Zwar wird für die Nahwärme nach wie vor auch Erdgas als Energiequelle genutzt, doch lassen sich durch die Maßnahme der Abwärmenutzung etwa 1.100 Tonnen CO2 sowie mehr als 400.000 l Heizöl pro Jahr einsparen. Zwei Spitzenlastkessel sowie ein Quartier-Pufferspeicher sichern außerdem die Versorgung. Das Netz ist inzwischen auch in ein Neubaugebiet am Ortsrand ausgeweitet worden. Derzeit befindet sich die Genossenschaft in Verhandlungen mit einem weiteren Industrieunternehmen, dessen Wärme dem Netz zugeführt werden könnte.
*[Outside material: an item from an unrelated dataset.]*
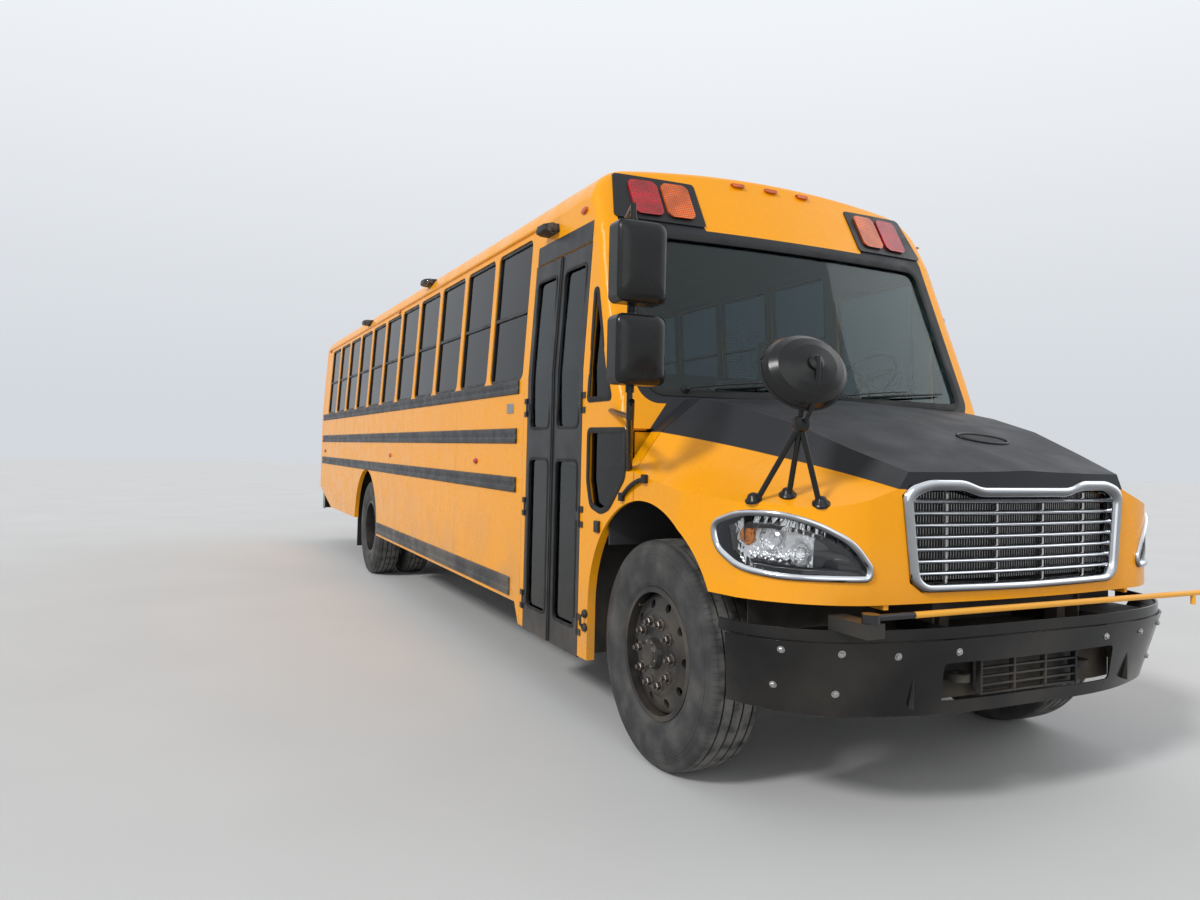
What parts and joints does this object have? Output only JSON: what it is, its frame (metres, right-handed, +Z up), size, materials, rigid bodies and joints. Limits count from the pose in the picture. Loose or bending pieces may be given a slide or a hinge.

Ziel ist, in naher Zukunft die Gasnutzung erheblich zu beschränken bzw. ganz darauf verzichten zu können.
Lessons learned
Das Projekt des Nahwärmenetzes in Venne sowie der Bürgerenergiegenossenschaft ist als Beispiel im PInA, dem Planungsportal für die Nutzung industrieller Abwärme der Hochschule Osnabrück aufgeführt.
Insgesamt war die Umsetzung des Vorhabens nur durch den frühzeitigen Schulterschluss von Politik, Industrie und Bevölkerung möglich. Es erfolgte zudem eine große ideelle Unterstützung durch den Landkreis Osnabrück und der Kommunalaufsicht der Gemeinde Ostercappeln.
Die Genossenschaft konnte ihr Konzept auf verschiedenen Klimagipfeln oder Fachtagungen in der Region bis hin nach Berlin vorstellen. Venne selbst ist wiederum Ziel interessierter Besucher aus Politik und Wirtschaft, darunter von Europarats-, Bundestags- oder Landtagsabgeordneten sowie von Vertretern ähnlicher Initiativen, etwa zuletzt aus Schottland oder Japan.